DATA SEGMENT:
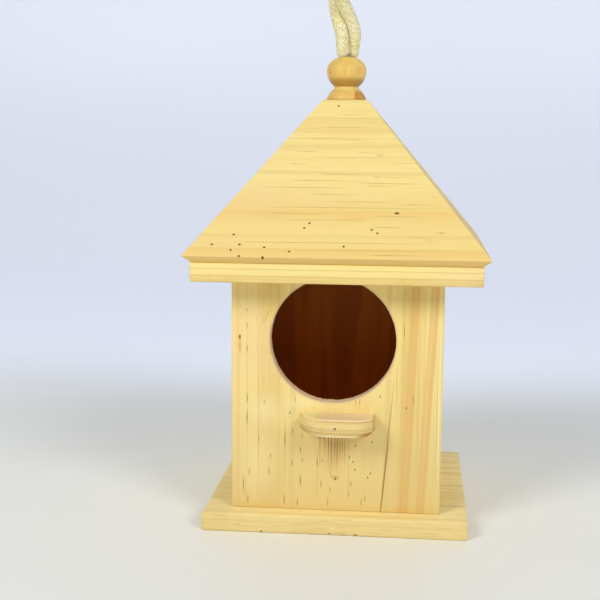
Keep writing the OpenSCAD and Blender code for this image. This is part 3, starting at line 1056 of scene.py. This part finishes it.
def roof_wood(name, turn, seed):
    """A roof board: u runs along the eave, v up the slope and w through the board."""
    spin = Matrix.Rotation(turn, 3, "Z")
    along = spin @ Vector(X)
    across = spin @ Vector((0, math.cos(roof_slope), math.sin(roof_slope)))
    arris = Vector((0, -roof_half, arris_z)) / MM
    foot = arris.y * math.cos(roof_slope) + arris.z * math.sin(roof_slope)
    face = arris.z * math.cos(roof_slope) - arris.y * math.sin(roof_slope)
    wood = Wood(name, along, across, seed, face=face, pith=(foot + 30.0, 60.0), wave=1.5)
    if turn == 0:
        lines = ROOF_LINES
        dots = ROOF_DOTS
        bands = ((25.7, 9.5, 0.55), (4.6, 13.0, 0.66))
    else:
        pick = random.Random(seed)
        lines = scattered(seed, 26, (2, 88), (-40, 15), (12, 50), (0.3, 0.5))
        dots = [(pick.uniform(2, 30), pick.uniform(-50, 50)) for _ in range(9)]
        bands = ((pick.uniform(10, 22), -9.0, 0.5),
                 (pick.uniform(-2, 2), -8.0, 0.5),
                 (pick.uniform(45, 60), -6.0, 0.4))
    for start, width, strength in bands:
        wood.band(foot + start, width, strength=strength, sharp=1.5)
    wood.patch(foot + 34.0, 10.0, 5.0, 60.0, CREAM, 0.20)
    wood.patch(foot + 12.5, -5.0, 4.5, 65.0, CREAM, 0.15)
    wood.paint(ROOF_FOOT, 0.50, wood.smooth(wood.v, foot + 62.0, foot + 16.0))
    for up, u, reach_up, reach_u, colour, strength in ((72.0, 0.0, 5.0, 30.0, TAN, 0.40),
                                                       (58.7, 18.3, 1.6, 3.0, LINE, 0.45),
                                                       (46.5, 17.0, 1.4, 2.6, LINE, 0.30),
                                                       (22.0, 8.0, 3.0, 9.0, ORANGE, 0.45),
                                                       (10.0, 42.0, 2.5, 3.0, ORANGE, 0.40)):
        wood.patch(foot + up, u, reach_up, reach_u, colour, strength)
    rows = [(foot + up, low, high, half_width) for up, low, high, half_width in lines]
    wood.strokes(rows, LINE, 0.47)
    # Every other line is darker along its left half
    darker = [(v, low + 4, (low + high) / 2, half_width * 0.8) for v, low, high, half_width in rows[::2]]
    wood.strokes(darker, BROWN, 0.27)
    wood.dots([(foot + up, u) for up, u in dots], 0.58)
    wood.dots([(foot + 25.2, 27.1)], 0.75, stretch=1.9)
    return wood.close()


SIDES = [("roof_front", 0.0, 31), ("roof_right", math.pi / 2, 37),
         ("roof_back", math.pi, 41), ("roof_left", -math.pi / 2, 43)]
for node, turn, seed in SIDES:
    wood = roof_wood(node + "_pine", turn, seed)
    add_piece(node + "_board", roof_board(turn, seed), wood, node)


# ---- Eave board ----

EAVE_HOUSING = 4.0 * MM


def eave_wood():
    """The eave board: u is X, v is Y and w is Z. Its front and back edges carry long marks too."""
    wood = Wood("eave_pine", X, Y, 29.0, face=eave_low.z / MM, pith=(-40.0, 60.0))
    wood.strokes(scattered(71, 30, (-66, 66), (-60, 30), (15, 60), (0.3, 0.5)), LINE, 0.5)
    edge = eave_high.y / MM
    on_edge = wood.smooth(wood.math("ABSOLUTE", wood.v), edge - 1.0, edge - 0.5)
    for drop, strength in ((3.2, 0.35), (6.4, 0.45)):
        line = wood.math("ABSOLUTE", wood.plus(wood.off_face, -drop))
        wood.paint(LINE, strength, on_edge, wood.smooth(line, 0.35, 0.1))
    wood.paint_chamber_shade()
    return wood.close()


eave = add_board("eave", "eave_board", eave_wood(), 6.0)
cut_out(eave, box_cutter((front_low.x, front_low.y, eave_low.z - 1 * MM),
                         (-front_low.x, -front_low.y, eave_low.z + EAVE_HOUSING)))


# ---- Finial ----

def lathe(profile, sides):
    """A turned solid from (radius, height) pairs that run up the outside and back down the bore."""
    points = [Vector((r * math.cos(2 * math.pi * k / sides), r * math.sin(2 * math.pi * k / sides), z))
              for r, z in profile for k in range(sides)]
    return points, loops_to_faces(len(profile), sides)


BALL_RADIUS = 9.85 * MM
BALL_UP = 14.5 * MM
BALL_RISE = 7.1 * MM
NECK_RADIUS = 5.8 * MM
FINIAL_BORE = 4.02 * MM
FOOT_MM = [
    (9.5, 0.0), (9.76, 0.3), (9.78, 0.9), (9.4, 1.7), (8.9, 2.5), (8.35, 3.4), (7.6, 4.3),
    (6.85, 5.1), (6.2, 5.75)
]


def finial_profile():
    """Radius and height, up the outside over the foot and the ball, and back down the bore."""
    bottom = finial_low.z
    widest = bottom + BALL_UP
    profile = [(FINIAL_BORE, bottom)] + [(r * MM, bottom + z * MM) for r, z in FOOT_MM]
    lowest = -math.acos(NECK_RADIUS / BALL_RADIUS)
    highest = math.acos((FINIAL_BORE + 0.3 * MM) / BALL_RADIUS)
    for k in range(37):
        angle = lowest + (highest - lowest) * k / 36
        rise = BALL_RISE if angle > 0 else BALL_RADIUS
        profile.append((BALL_RADIUS * math.cos(angle), widest + rise * math.sin(angle)))
    profile += [(FINIAL_BORE, profile[-1][1] - 0.25 * MM), (FINIAL_BORE, widest)]
    return profile


FINIAL_LIGHT = (0.845, 0.58, 0.146)
FINIAL_DARK = (0.755, 0.475, 0.108)
FINIAL_NECK_HIGHLIGHT = (0.80, 0.62, 0.22)
UNDER_BALL_SHADE = (0.44, 0.225, 0.04)
FINIAL_FOOT = (0.72, 0.44, 0.10)
FOOT_RIGHT = (0.56, 0.21, 0.02)


def finial_wood():
    """The finial: u is Z, v is X and w is Y, in mm."""
    foot = finial_low.z / MM
    wood = Wood("turned_pine", UP, X, 47.0, face=-9.0, pith=(3.0, 2.0), light=FINIAL_LIGHT,
                dark=FINIAL_DARK)
    neck = wood.span(wood.u, foot + 4.4, foot + 5.4, foot + 6.1, foot + 6.7)
    under_ball = wood.span(wood.u, foot + 6.0, foot + 7.0, foot + 8.6, foot + 12.0)
    # A painted highlight on the neck
    wood.paint(FINIAL_NECK_HIGHLIGHT, 0.6, neck)
    # Painted shade under the ball
    wood.paint(UNDER_BALL_SHADE, 0.86, under_ball)
    wood.paint(FINIAL_FOOT, 0.35, wood.smooth(wood.u, foot + 5.6, foot + 4.0))
    # The foot's right side has a deep orange patch with a sharp left edge
    blotch = wood.noise(wood.place, 0.45)
    wood.paint(FOOT_RIGHT, 0.80, wood.smooth(wood.v, 4.2, 4.9),
               wood.smooth(wood.u, foot + 5.2, foot + 3.8),
               wood.smooth(wood.w, 1.0, -2.0), wood.smooth(blotch, 0.15, 0.45))
    wood.dots([(-8.0, foot + 14.8), (-7.6, foot + 13.0)], 0.35, reach=12.0)
    scars = [(6.6, foot + 18.4, foot + 19.1, 0.9), (-2.5, foot + 19.8, foot + 20.3, 0.7)]
    wood.strokes(scars, DARK, 0.8, reach=9.0)
    wood.tune({"Coat Weight": 0.12, "Coat Roughness": 0.4})
    return wood.close(0.08, 0.48)


add_piece("turned_finial", lathe(finial_profile(), 128), finial_wood(), "finial")


# ---- Nails and brads ----

def steel_material():
    tree = Tree("nail_steel")
    rust = tree.noise(tree.place, 1.4, 3.0, 0.6)
    fine = tree.noise(tree.place, 9.0, 2.0)
    colour = tree.mix(tree.smooth(rust, 0.45, 0.7), (0.33, 0.26, 0.19), (0.16, 0.08, 0.035))
    roughness = tree.math("MULTIPLY_ADD", rust, 0.35, 0.25)
    tree.tune({"Metallic": 0.5})
    return tree.finish(colour, roughness, tree.bump(fine, 0.05, 0.6))


steel = steel_material()
for node in ("perch_brad", "wall_brads", "base_nails", "eave_nails"):
    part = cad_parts[node]
    if not part.material_slots:
        part.data.materials.append(steel)
    for slot in part.material_slots:
        slot.material = steel


# ---- Studio ----

def studio_material():
    """A pale grey floor that turns to pale blue behind the object and up the backdrop.

    Where the softboxes don't reach, it glows a little, so that it stays pale from every side.
    """
    tree = Tree("studio_pale")
    across, far, _ = tree.split(tree.place)
    side = tree.math("MULTIPLY_ADD", tree.noise(tree.place, 0.004, 1.0), 60.0, far)
    behind = tree.smooth(side, 170.0, 420.0)
    tone = tree.mix(behind, (0.90, 0.90, 0.845), (0.72, 0.75, 0.82))
    unlit = tree.smooth(tree.vector("LENGTH", tree.combine(across, far, 0.0)), 450.0, 1300.0)
    glow = tree.mix(unlit, (0.0, 0.0, 0.0), (0.46, 0.46, 0.44))
    tree.tune({"Emission Color": tree.mix(behind, glow, (0.20, 0.21, 0.245)), "Emission Strength": 1.0})
    speck = tree.noise(tree.place, 0.05, 2.0)
    return tree.finish(tone, 0.45, tree.bump(speck, 0.01, 0.1))


def add_floor():
    """A floor that sweeps up into a backdrop, which stands at back and is rise high."""
    size = 3.0
    back = 1.1
    rise = 2.2
    bend = 0.35
    profile = [(-size, 0.0), (back - bend, 0.0)]
    profile += [(back - bend + bend * math.sin(a), bend - bend * math.cos(a))
                for a in (math.pi / 2 * k / 12 for k in range(1, 13))]
    profile += [(back, rise)]
    points = [(x, y, z) for y, z in profile for x in (-size, size)]
    faces = [[2 * k, 2 * k + 1, 2 * k + 3, 2 * k + 2] for k in range(len(profile) - 1)]
    mesh = bpy.data.meshes.new("floor")
    mesh.from_pydata(points, [], faces)
    floor = add_object("floor", mesh)
    mesh.shade_smooth()
    mesh.materials.append(studio_material())


SOFTBOX_COLOUR = (1.0, 0.99, 0.965)
SOFTBOX_SIZE = 0.55
SOFTBOX_AWAY = 1.6
SOFTBOX_ELEVATION = 32
AIM = Vector((0, 0, 0.11))


def add_softbox(name, azimuth, power):
    """A square area light that faces the object. Azimuth is in degrees from the front, towards +X."""
    turn, lift = math.radians(azimuth), math.radians(SOFTBOX_ELEVATION)
    away = Vector((math.sin(turn) * math.cos(lift), -math.cos(turn) * math.cos(lift), math.sin(lift)))
    data = bpy.data.lights.new(name, "AREA")
    data.size = SOFTBOX_SIZE
    data.energy = power
    data.color = SOFTBOX_COLOUR
    light = add_object(name, data)
    light.location = AIM + away * SOFTBOX_AWAY
    light.rotation_euler = (-away).to_track_quat("-Z", "Y").to_euler()


# The sky's strength as a light, and as the camera sees it
SKY_LIGHT = 0.33
SKY_SEEN = 0.75


def add_world():
    """An even pale sky, dimmer as a light than it looks, so that it only softens the shadows."""
    world = bpy.data.worlds.new("studio")
    bpy.context.scene.world = world
    world.use_nodes = True
    nodes, links = world.node_tree.nodes, world.node_tree.links
    sky = nodes["Background"]
    sky.inputs["Color"].default_value = (0.90, 0.94, 1.0, 1)
    path = nodes.new("ShaderNodeLightPath")
    strength = nodes.new("ShaderNodeMapRange")
    links.new(path.outputs["Is Camera Ray"], strength.inputs["Value"])
    strength.inputs["To Min"].default_value = SKY_LIGHT
    strength.inputs["To Max"].default_value = SKY_SEEN
    links.new(strength.outputs["Result"], sky.inputs["Strength"])


add_floor()
add_softbox("left", -38, 10.6)
add_softbox("right", 40, 9.4)
add_world()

GOAL OF THE EXERCISE: Return all lines of the material above in which the word "scene" occurs.

RESPONSE TO THIS TASK:
Keep writing the OpenSCAD and Blender code for this image. This is part 3, starting at line 1056 of scene.py. This part finishes it.
    bpy.context.scene.world = world